Hong Kong is being reduced to a state of anarchy by a small minority of radical protesters. Blinded by hatred, and offered no room for either hope nor salvation, their actions are neither reasonable nor acceptable. Everyone should be held accountable for their actions.
Everyone who incites violence – which, I must stress, is quite different either expressing support for or justifying violence, or inciting people to protest – should be held to account. This includes those in the Hong Kong police and within the community who have incited violence against protesters. The act, not politics, is the crime.
Accountability must also be demanded of the Hong Kong government for its abject failure to understand, acknowledge and manage the crisis that has engulfed our home. Those who have peddled blind obedience to either side should hold their conscience to account.

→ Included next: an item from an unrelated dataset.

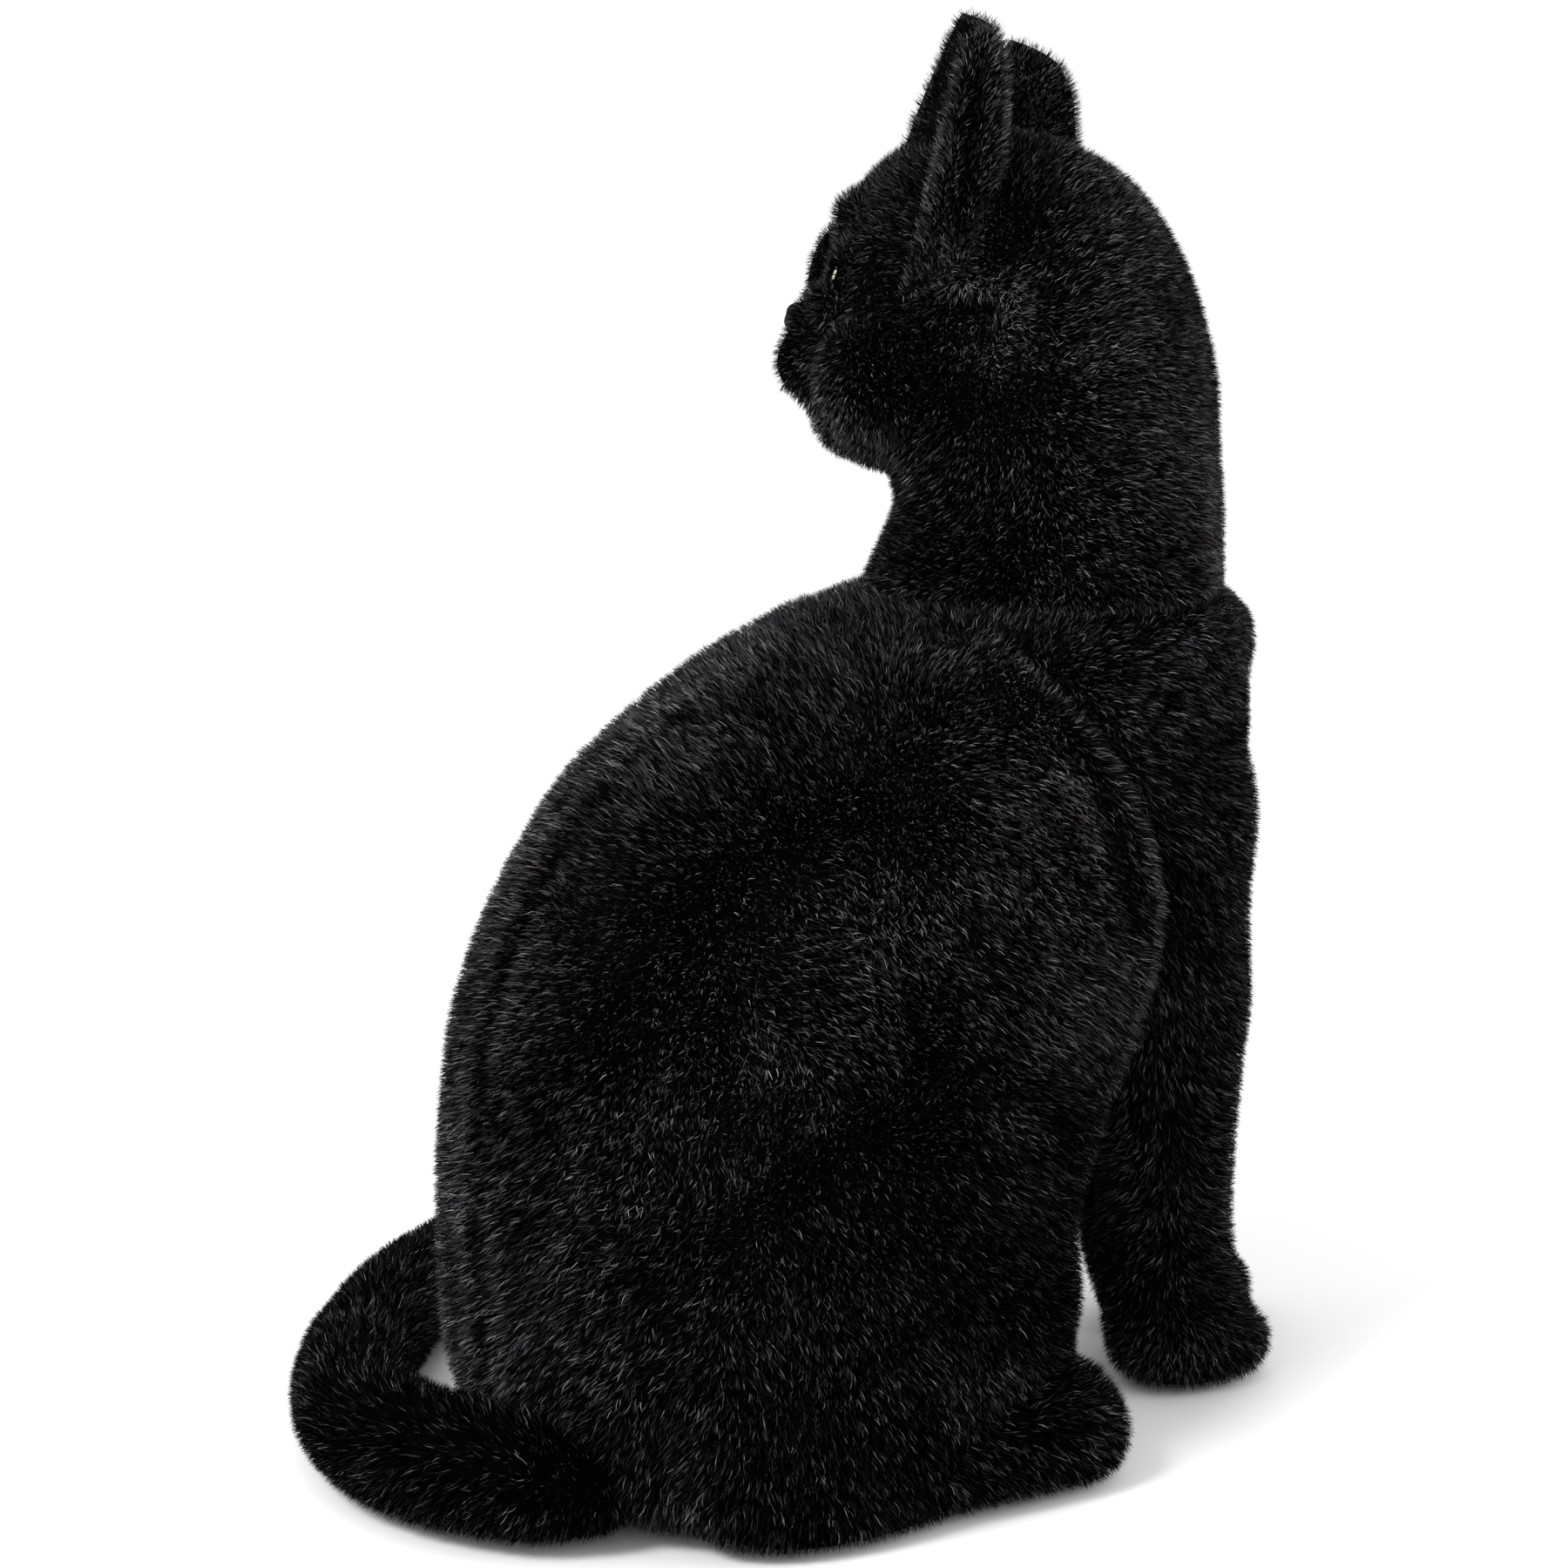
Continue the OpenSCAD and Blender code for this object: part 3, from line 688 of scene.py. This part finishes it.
def eye_material():
    """Clear-coated dome over a pale iris with a slit pupil, round the dome's own Z axis."""
    m = plain_material("eye_acrylic", (0.6, 0.6, 0.5), roughness=0.12, coat=1.0)
    nodes, links = m.node_tree.nodes, m.node_tree.links
    p = nodes["Principled BSDF"]
    p.inputs["Coat Roughness"].default_value = 0.03
    place = nodes.new("ShaderNodeTexCoord")
    split = nodes.new("ShaderNodeSeparateXYZ")
    links.new(place.outputs["Object"], split.inputs["Vector"])
    flat = nodes.new("ShaderNodeCombineXYZ")
    links.new(split.outputs["X"], flat.inputs["X"])
    links.new(split.outputs["Y"], flat.inputs["Y"])
    radius = nodes.new("ShaderNodeVectorMath")
    radius.operation = "LENGTH"
    links.new(flat.outputs["Vector"], radius.inputs[0])
    ring = nodes.new("ShaderNodeValToRGB")
    ring.color_ramp.elements[0].position = 0.0
    ring.color_ramp.elements[0].color = (0.50, 0.42, 0.12, 1)
    ring.color_ramp.elements[1].position = 1.0
    ring.color_ramp.elements[1].color = (0.50, 0.50, 0.42, 1)
    middle = ring.color_ramp.elements.new(0.6)
    middle.color = (0.55, 0.55, 0.28, 1)
    scale = nodes.new("ShaderNodeMath")
    scale.operation = "DIVIDE"
    scale.inputs[1].default_value = EYE_RADIUS * MM
    links.new(radius.outputs["Value"], scale.inputs[0])
    rays = nodes.new("ShaderNodeTexNoise")
    rays.inputs["Scale"].default_value = 900
    links.new(place.outputs["Object"], rays.inputs["Vector"])
    wander = nodes.new("ShaderNodeMath")
    wander.operation = "MULTIPLY_ADD"
    wander.inputs[1].default_value = 0.25
    links.new(rays.outputs["Fac"], wander.inputs[0])
    links.new(scale.outputs["Value"], wander.inputs[2])
    links.new(wander.outputs["Value"], ring.inputs["Fac"])
    across = nodes.new("ShaderNodeVectorMath")
    across.operation = "MULTIPLY"
    across.inputs[1].default_value = PUPIL_SQUEEZE
    links.new(flat.outputs["Vector"], across.inputs[0])
    slit = nodes.new("ShaderNodeVectorMath")
    slit.operation = "LENGTH"
    links.new(across.outputs["Vector"], slit.inputs[0])
    edge = nodes.new("ShaderNodeMapRange")
    edge.inputs["From Min"].default_value = 5.6 * MM
    edge.inputs["From Max"].default_value = 6.2 * MM
    links.new(slit.outputs["Value"], edge.inputs["Value"])
    mix = nodes.new("ShaderNodeMix")
    mix.data_type = "RGBA"
    mix.inputs["A"].default_value = (0.002, 0.002, 0.002, 1)
    links.new(edge.outputs["Result"], mix.inputs["Factor"])
    links.new(ring.outputs["Color"], mix.inputs["B"])
    links.new(mix.outputs["Result"], p.inputs["Base Color"])
    return m


cloth = cloth_group()
skin_material = patterned_material("black_backing", cloth, (0.0006, 0.0006, 0.0007), (0.003, 0.003, 0.0033),
                                   38, 900, roughness=0.9, specular=0.0)
sole_material = patterned_material("sole_cloth", cloth, (0.01, 0.01, 0.011), (0.03, 0.03, 0.032), 60, 1500,
                                   roughness=0.9, specular=0.2)
velour_material = patterned_material("ear_velour", cloth, (0.0015, 0.0014, 0.0014), (0.006, 0.0055, 0.0055), 60, 1100,
                                     roughness=0.9, specular=0.0)
wadding_material = patterned_material("wadding", cloth, (0.7, 0.7, 0.67), (0.9, 0.9, 0.87), 90, 500, bump=0.8,
                                      bump_mm=1.0, roughness=0.95)
calico_material = patterned_material("calico", cloth, (0.55, 0.48, 0.36), (0.75, 0.68, 0.55), 70, 1600,
                                     roughness=0.9)
board_material = patterned_material("hardboard", cloth, (0.26, 0.15, 0.08), (0.42, 0.28, 0.17), 120, 900,
                                    roughness=0.7)
nose_material = patterned_material("nose_vinyl", cloth, (0.004, 0.004, 0.004), (0.012, 0.011, 0.011), 200, 1400,
                                   bump=0.5, bump_mm=0.15, roughness=0.55, specular=0.12)
zinc_material = patterned_material("zinc_steel", cloth, (0.55, 0.56, 0.58), (0.75, 0.75, 0.76), 150, 700,
                                   bump=0.1, roughness=0.35, metallic=1.0)
nylon_material = patterned_material("washer_nylon", cloth, (0.75, 0.74, 0.68), (0.88, 0.87, 0.83), 150, 900,
                                    bump=0.1, roughness=0.5)
iris_material = eye_material()
shell_material = patterned_material("eye_shell", cloth, (0.003, 0.003, 0.003), (0.01, 0.01, 0.01), 200, 900,
                                    bump=0.1, roughness=0.3)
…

If the government is truly as powerless as it seems – and has privately claimed it is – then I appeal to the dignity of ministers to resign and force political change. Surely the current situation is untenable.
Now is the time for both the police and the protest movement to sacrifice solidarity for the sake of common sense, and condemn individual acts that are an affront to civilised society. What remains of our political leadership on all sides needs to retake the centre-ground, or risk leaving Hong Kong with an unpalatable choice between the twin fears of anarchy and oppression.